Puede que En manque se dirija a la juventud, no como edad, sino como estado mental. Cualquiera puede sentirse identificado con las ganas de acabar con todo lo que propone Macaigne y que sólo consigue representar en los restos de su escenario lacerado. Así de enfant terrible se queda en enfant, psicoanalíticamente hablando. El problema, al margen de dramaturgias, es que intenta matar algo que ya está muerto. La Europa de la que nos habla colapsó con sus ideas hace tiempo. Liberté, Égalité, Beyoncé. El conflicto ahora es qué hacer con el muerto, con el mundo que hemos heredado y su trauma, y por otro, cómo volver a ser peligrosos y peligrosas.
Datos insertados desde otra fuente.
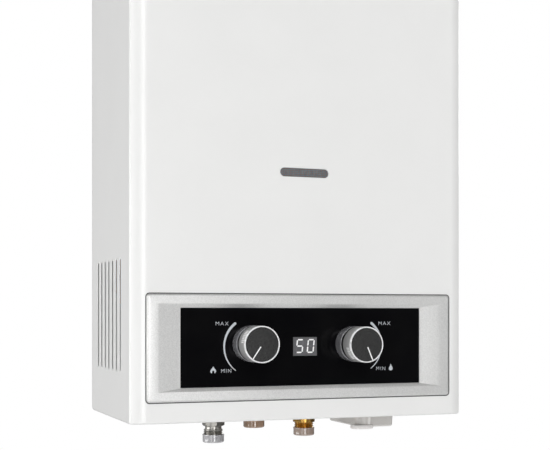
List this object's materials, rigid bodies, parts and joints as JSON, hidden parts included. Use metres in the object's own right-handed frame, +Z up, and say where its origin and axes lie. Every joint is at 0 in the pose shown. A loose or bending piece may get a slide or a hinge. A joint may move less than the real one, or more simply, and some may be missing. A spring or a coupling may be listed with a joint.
{
  "type": "tankless water heater",
  "caption": "Wall-hung gas water heater with a white sheet cover, side louvres, a viewing slot, two turning knobs beside a small display and pipe ends below.",
  "frame": {"origin": "on the wall, midway between the two hanging holes of the hanging rail", "axes": "+Z up, +Y into the wall, -Y out of the front; the wall is the plane Y = 0"},
  "size_m": [0.3444, 0.213, 0.65],
  "materials": {
    "front_cover": "white enamel",
    "viewing_mesh": "dark grey mesh",
    "control_trim": "silver paint",
    "control_panel": "black gloss",
    "display_window": "grey window",
    "display_board": "green board",
    "gas_knob_collar": "satin silver",
    "gas_knob": "satin silver",
    "gas_knob_ring": "bright",
    "gas_knob_face": "fine texture",
    "gas_spindle": "turned",
    "water_knob_collar": "satin silver",
    "water_knob": "satin silver",
    "water_knob_ring": "bright",
    "water_knob_face": "fine texture",
    "water_spindle": "turned",
    "back_plate": "zinc coated sheet",
    "hanging_rail": "zinc coated sheet",
    "hot_outlet_fitting": "turned",
    "gas_inlet_fitting": "turned",
    "cold_inlet_fitting": "turned",
    "hot_thread_cap": "translucent",
    "gas_thread_cap": "translucent",
    "cold_thread_cap": "translucent",
    "gas_valve": "die cast",
    "solenoid_valve": "moulded",
    "water_valve": "cast",
    "water_valve_cover": "cast",
    "drain_plug": "red",
    "push_rod": "turned",
    "microswitch": "moulded",
    "microswitch_plunger": "red",
    "burner": "pressed sheet",
    "gas_manifold": "tube",
    "combustion_chamber": "copper sheet",
    "coil_pipe": "copper pipe",
    "fin_pack": "copper fins",
    "hot_water_pipe": "copper pipe",
    "cold_water_pipe": "copper pipe",
    "flue_hood": "zinc coated sheet",
    "flue_collar": "zinc coated sheet",
    "overheat_thermostat": "moulded",
    "flue_thermostat": "moulded",
    "temperature_sensor": "clip",
    "electrode_bracket": "sheet",
    "ignition_electrode": "white ceramic",
    "flame_sensor": "white ceramic",
    "igniter_box": "white",
    "chamber_support_left": "zinc coated sheet",
    "chamber_support_right": "zinc coated sheet",
    "battery_box": "light grey",
    "battery_lid": "light grey",
    "lid_hinge_pin": "pin",
    "battery_cell_front": "plain can",
    "battery_cell_rear": "plain can",
    "battery_contacts": "plated",
    "cover_screw_left": "plated",
    "cover_screw_right": "plated"
  },
  "bodies": {
    "heater": {"front_cover": "front_cover", "viewing_mesh": "viewing_mesh", "control_trim": "control_trim", "control_panel": "control_panel", "display_window": "display_window", "display_board": "display_board", "gas_knob_collar": "gas_knob_collar", "water_knob_collar": "water_knob_collar", "back_plate": "back_plate", "hanging_rail": "hanging_rail", "hot_outlet_fitting": "hot_outlet_fitting", "gas_inlet_fitting": "gas_inlet_fitting", "cold_inlet_fitting": "cold_inlet_fitting", "gas_valve": "gas_valve", "solenoid_valve": "solenoid_valve", "water_valve": "water_valve", "water_valve_cover": "water_valve_cover", "microswitch": "microswitch", "burner": "burner", "gas_manifold": "gas_manifold", "combustion_chamber": "combustion_chamber", "coil_pipe": "coil_pipe", "fin_pack": "fin_pack", "hot_water_pipe": "hot_water_pipe", "cold_water_pipe": "cold_water_pipe", "flue_hood": "flue_hood", "flue_collar": "flue_collar", "overheat_thermostat": "overheat_thermostat", "flue_thermostat": "flue_thermostat", "temperature_sensor": "temperature_sensor", "electrode_bracket": "electrode_bracket", "ignition_electrode": "ignition_electrode", "flame_sensor": "flame_sensor", "igniter_box": "igniter_box", "chamber_support_left": "chamber_support_left", "chamber_support_right": "chamber_support_right", "battery_box": "battery_box", "lid_hinge_pin": "lid_hinge_pin", "battery_cell_front": "battery_cell_front", "battery_cell_rear": "battery_cell_rear", "battery_contacts": "battery_contacts", "cover_screw_left": "cover_screw_left", "cover_screw_right": "cover_screw_right"},
    "gas_knob_unit": {"gas_knob": "gas_knob", "gas_knob_ring": "gas_knob_ring", "gas_knob_face": "gas_knob_face", "gas_spindle": "gas_spindle"},
    "water_knob_unit": {"water_knob": "water_knob", "water_knob_ring": "water_knob_ring", "water_knob_face": "water_knob_face", "water_spindle": "water_spindle"},
    "lid": {"battery_lid": "battery_lid"},
    "hot_cap": {"hot_thread_cap": "hot_thread_cap"},
    "gas_cap": {"gas_thread_cap": "gas_thread_cap"},
    "cold_cap": {"cold_thread_cap": "cold_thread_cap"},
    "plug": {"drain_plug": "drain_plug"},
    "rod": {"push_rod": "push_rod"},
    "switch_plunger": {"microswitch_plunger": "microswitch_plunger"}
  },
  "joints": [
    {"name": "gas_knob_turn", "type": "hinge", "parent": "heater", "child": "gas_knob_unit", "pos_m": [-0.0556, -0.178, -0.457], "axis": [0, 1, 0], "range_deg": [-5.5, 108]},
    {"name": "water_knob_turn", "type": "hinge", "parent": "heater", "child": "water_knob_unit", "pos_m": [0.0491, -0.178, -0.4581], "axis": [0, 1, 0], "range_deg": [-109, 0]},
    {"name": "battery_lid_open", "type": "hinge", "parent": "heater", "child": "lid", "pos_m": [0.1145, -0.0092, -0.546], "axis": [1, 0, 0], "range_deg": [0, 95]},
    {"name": "hot_cap_pull", "type": "slide", "parent": "heater", "child": "hot_cap", "axis": [0, 0, -1], "range_m": [0, 0.02]},
    {"name": "gas_cap_pull", "type": "slide", "parent": "heater", "child": "gas_cap", "axis": [0, 0, -1], "range_m": [0, 0.02]},
    {"name": "cold_cap_pull", "type": "slide", "parent": "heater", "child": "cold_cap", "axis": [0, 0, -1], "range_m": [0, 0.02]},
    {"name": "drain_plug_turn", "type": "hinge", "parent": "heater", "child": "plug", "pos_m": [0.054, -0.088, -0.49], "axis": [0, 0, 1], "range_deg": [0, 180]},
    {"name": "push_rod_slide", "type": "slide", "parent": "heater", "child": "rod", "axis": [-1, 0, 0], "range_m": [0, 0.003], "stiffness_N_per_m": 200, "springref_m": -0.002},
    {"name": "microswitch_press", "type": "slide", "parent": "heater", "child": "switch_plunger", "axis": [-1, 0, 0], "range_m": [0, 0.003]}
  ],
  "couplings": [
    {"joint": "microswitch_press", "follows": "push_rod_slide", "ratio": 1}
  ]
}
Si Europa despierta de Sloterdijk se abre con una cita de Valéry que dice: “Ahora vemos que el abismo de la historia se ha hecho lo suficientemente grande para nosotros”. Que se abra, el tiempo está de nuestra parte, «la vida se juega siempre ahora, y ahora, y ahora», nos hemos liberado del futuro de aquel muerto, «no hay lugar para el miedo ni la esperanza, sólo cabe buscar nuevas armas”.
A Mame Mbaye, muerto en Lavapiés.
Ciudad parajódica, desde luego. Con las relaciones sociales (desde los salarios y arrendamientos hasta las meras tascas de barrio) revolucionadas y/o degradadas y/o corrompidas y/o en vías de destrucción por el «maoísmo» neoliberal (ultarrevolucionarismo del bueno), de pronto parece que germinan más focos de resistencia cultural, si es que la banalidad, frivolidad y estupidez tan popularizadas hoy, no lo impiden. De lo injusto que es soportar injusticias, ya nos han versado estos días en Lavapiés. A ver si nos liberamos del todo del futuro y del progreso vendidos por la rancia filosofía dominante de los que nos flagelan las espaldas en la galera, y encontramos otro futuro más floreciente y mejor, que el presente está más tenebroso aún que las oquedades de la sepultura del Palentino…
post que merece papel y marco.
Hacía tiempo que no leía una crónica escénica tan buena. Directa, lúcida y rápida.
Me quedo con esta idea, muerto el mundo: «El conflicto ahora es qué hacer con el muerto.»